However, there is no previous layer and therefore all remaining registers are set to 0. At the same time as left-hand preforms addition, on the right-hand side is performed as well and then rewrites current register for addition:

$$0 + 10x = 10x \tag{2.6}$$

This process continues once again since maximal number of errors t occured. If the number of errors is lower, based on the divisor's degree the number of cycles can be determined.

$$cycles = 1 + (degree\_dividend - degree\_divisor)$$
 (2.7)

If the degree of dividend in this example is 4 and degree of divisor is 3, then 2 cycles of division have to be performed to obtain remainder. On this basis, first implementation of Euclidean processor is based to secure the Euclidean processor operation.

The second and following layers operate on similar basis as the first one, however, inputs to the layer change. First, on the left-hand side, divisor from the previous layer becomes current layer dividend and remainder from the previous layer is divisor of the current layer. This applies also for next layers. On the right-hand side, two registers read data from the previous layer. First, current register F(x) is loaded with data from previous result  $\gamma \Lambda(x)$  and initial sum to the process (first row) reads data of F(x) from previous cycle.

|                       | $x^4$ | $x^3$ | $x^2$ | $x^1$ | $x^0$ | $x^2$ | $x^1$ | $x^0$ |
|-----------------------|-------|-------|-------|-------|-------|-------|-------|-------|
| dividend:             |       | 12    | 4     | 3     | 15    |       | 0     | 1     |
| $divisor \times 2x$ : |       | 12    | 12    | 8     |       | 7     | 12    | 0     |
|                       |       |       | 8     | 11    | 15    | 7     | 12    | 1     |
| $divisor \times 13$ : |       |       | 8     | 8     | 1     |       | 11    | 8     |
| remainder:            |       |       |       | 3     | 14    | 7     | 7     | 9     |

Fig. 2.11: Example of remaining layers of Euclidean processor operation [3]

Now it is important to select the right output. If the degree of remainder on the left-hand side of the euclidean algorithm is lower than t (in this example 2) the  $\gamma \Lambda(x)$  and  $\gamma \Omega(x)$  has been found. In the realization of euclidean processor, output logic selects correct output based on registered degrees of dividends and divisors of each layer of the euclidean. There is also room for improvement because the degree can be estimated only in the first layer and based on this, other layers can be synchronized accordingly. This has to be tested first.

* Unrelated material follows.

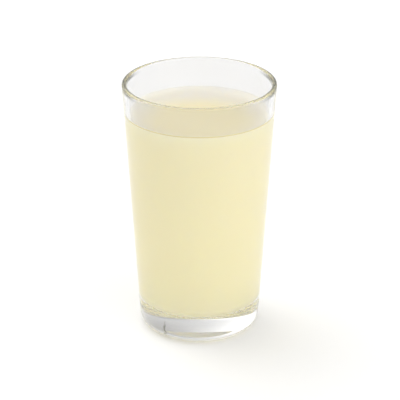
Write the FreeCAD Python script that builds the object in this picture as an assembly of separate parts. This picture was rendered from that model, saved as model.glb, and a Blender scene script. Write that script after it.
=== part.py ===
import FreeCAD, Part
import math
import os

# Lemonade in a tapered drinking tumbler with a heavy base. Millimetres,
# +Z up, origin at the middle of the resting ring. Both pieces are round,
# so each is drawn as one half section and turned about Z.

# tumbler, outside
height = 130.0
rim_diameter = 76.0
foot_diameter = 60.6          # outer taper carried on down to the table
lip_radius = 1.2              # full round on the drinking edge
heel_radius = 5.8             # round between side and underside

# tumbler, inside
wall_at_neck = 2.55           # wall where the inner face turns a little steeper
neck_depth = 14.0             # how far below the drinking edge that is
wall_at_floor = 3.4
floor_thickness = 13.9        # solid glass under the drink
corner_radius = 5.0           # inner bottom corner

# underside
push_up = 1.0                 # rise of the shallow dome in the middle
ring_width = 1.4              # flat ring the tumbler stands on

# lemonade
edge_level = 115.1            # where the drink meets the wall
edge_rise = 3.0               # how far it climbs above its flat surface
edge_curve = 4.8              # radius of that climb

QUARTER = math.pi / 2.0
lip_z = height - lip_radius
neck_z = height - neck_depth
outer_slope = (rim_diameter - foot_diameter) / 2.0 / lip_z


def outer_radius(z):
    """Radius of the outer taper at height z."""
    return foot_diameter / 2.0 + outer_slope * z


floor_radius = outer_radius(floor_thickness) - wall_at_floor
neck_radius = outer_radius(neck_z) - wall_at_neck
inner_slope = (neck_radius - floor_radius) / (neck_z - floor_thickness)


def inner_radius(z):
    """Radius of the straight part of the inner wall at height z."""
    return floor_radius + inner_slope * (z - floor_thickness)


def point(r, z):
    """Point of the half section at radius r and height z."""
    return FreeCAD.Vector(r, 0.0, z)


def on_circle(centre, radius, angle):
    """Point on a circle of the half section, angle in radians from +X."""
    return centre + point(radius * math.cos(angle), radius * math.sin(angle))


def through(start, middle, end):
    """Arc through three points of the half section."""
    return Part.Arc(start, middle, end).toShape()


def arc(centre, radius, start, end):
    """Arc of the half section between two angles."""
    return through(*[on_circle(centre, radius, a) for a in (start, (start + end) / 2.0, end)])


def ends(piece):
    """First and last point of a piece of outline, an edge or a point."""
    if isinstance(piece, FreeCAD.Vector):
        return piece, piece
    return piece.valueAt(piece.FirstParameter), piece.valueAt(piece.LastParameter)


def turned(outline):
    """Solid turned about Z from edges and points, joined by straight lines."""
    edges = [piece for piece in outline if not isinstance(piece, FreeCAD.Vector)]
    for before, after in zip(outline[-1:] + outline[:-1], outline):
        start, end = ends(before)[1], ends(after)[0]
        if start.distanceToPoint(end) > 1e-6:
            edges.append(Part.makeLine(start, end))
    face = Part.Face(Part.Wire(Part.__sortEdges__(edges)))
    return face.revolve(FreeCAD.Vector(0, 0, 0), FreeCAD.Vector(0, 0, 1), 360)


def round_in_wall(radius, wall_radius, slope, z):
    """Centre, at height z, of a round that touches a tapered wall from inside."""
    return point(wall_radius - radius * math.hypot(1.0, slope), z)


lip_centre = point(rim_diameter / 2.0 - lip_radius, lip_z)
heel_centre = round_in_wall(heel_radius, outer_radius(heel_radius), outer_slope, heel_radius)
corner_z = floor_thickness + corner_radius
corner_centre = round_in_wall(corner_radius, inner_radius(corner_z), inner_slope, corner_z)


def inner_corner():
    """Rounded inner bottom corner, from the wall down to the floor."""
    return arc(corner_centre, corner_radius, -math.atan(inner_slope), -QUARTER)


def underside():
    """Shallow dome from the axis out to the resting ring."""
    edge = heel_centre.x - ring_width
    return through(point(0, push_up), point(edge / 2.0, push_up * 0.75), point(edge, 0))


def make_tumbler():
    """Tapered glass: domed underside, round heel, round lip, thick floor."""
    lean = math.atan(outer_slope)
    heel = arc(heel_centre, heel_radius, -QUARTER, -lean)
    lip = arc(lip_centre, lip_radius, -lean, math.pi)
    neck = point(neck_radius, neck_z)
    return turned([underside(), heel, lip, neck, inner_corner(), point(0, floor_thickness)])


def make_lemonade():
    """Drink up to its level, curling up where it wets the wall."""
    surface_z = edge_level - edge_rise
    sweep = math.acos(1.0 - edge_rise / edge_curve)
    centre = point(inner_radius(edge_level) - edge_curve * math.sin(sweep), surface_z + edge_curve)
    curl = arc(centre, edge_curve, -QUARTER, sweep - QUARTER)
    return turned([point(0, surface_z), curl, inner_corner(), point(0, floor_thickness)])


os.makedirs("parts", exist_ok=True)
for name, shape in (("tumbler", make_tumbler()), ("lemonade", make_lemonade())):
    shape.exportStep("parts/" + name + ".step")
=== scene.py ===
import math

import bmesh
import bpy
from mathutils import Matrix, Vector


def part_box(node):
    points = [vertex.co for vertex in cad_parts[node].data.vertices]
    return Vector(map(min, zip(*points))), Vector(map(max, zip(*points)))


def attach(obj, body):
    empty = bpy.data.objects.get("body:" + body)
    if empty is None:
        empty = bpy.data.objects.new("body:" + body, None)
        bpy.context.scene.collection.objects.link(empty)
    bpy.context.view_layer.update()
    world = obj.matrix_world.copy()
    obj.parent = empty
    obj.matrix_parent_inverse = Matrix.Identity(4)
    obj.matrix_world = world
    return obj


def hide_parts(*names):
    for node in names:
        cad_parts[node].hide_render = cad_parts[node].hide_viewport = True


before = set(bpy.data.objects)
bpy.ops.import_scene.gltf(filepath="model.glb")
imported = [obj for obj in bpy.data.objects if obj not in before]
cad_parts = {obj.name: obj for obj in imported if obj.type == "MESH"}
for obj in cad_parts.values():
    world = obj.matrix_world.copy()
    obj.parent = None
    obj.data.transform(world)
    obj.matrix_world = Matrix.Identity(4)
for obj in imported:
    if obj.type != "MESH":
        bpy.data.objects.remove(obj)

# A tumbler of cloudy lemonade. Metres, +Z up, origin in the middle of the
# ring the glass stands on. Both pieces are turned shapes: a half section is
# drawn from the sizes below and spun about Z.

MM = 0.001
QUARTER = math.pi / 2.0

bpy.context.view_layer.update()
GLASS_LOW, GLASS_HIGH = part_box("tumbler")
DRINK_LOW, DRINK_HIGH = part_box("lemonade")

# tumbler
HEIGHT = GLASS_HIGH[2]
RIM_RADIUS = (GLASS_HIGH[0] - GLASS_LOW[0]) / 2.0
FOOT_RADIUS = 30.3 * MM           # outer taper carried on down to the table
LIP = 1.2 * MM                    # full round on the drinking edge
HEEL = 5.8 * MM                   # round between side and underside
NECK_DEPTH = 14.0 * MM            # below the edge, where the inner face turns a little steeper
NECK_WALL = 2.55 * MM             # wall at that depth
FLOOR_WALL = 3.4 * MM             # wall at the floor
FLOOR = DRINK_LOW[2]              # top of the solid glass under the drink
CORNER = 5.0 * MM                 # inner bottom corner
PUSH_UP = 1.0 * MM                # rise of the shallow dome in the underside
RING_WIDTH = 1.4 * MM             # flat ring the tumbler stands on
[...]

The diagram of the euclidean processor is shown in figure 2.12. Similarly as the algorithm shown above, the main operation is divided into three main parts. Based on incoming syndrome polynomial degree every layer of the euclidean processor is configured. For the division part, inverses of GF are loaded in LUTs. Intermediate remainders of each layer are used by control logic to set up next layer and output logic selects the right output. In addition, intermediate product from the right-hand process is also sent to control logic in order to shift products after multiplication accordingly.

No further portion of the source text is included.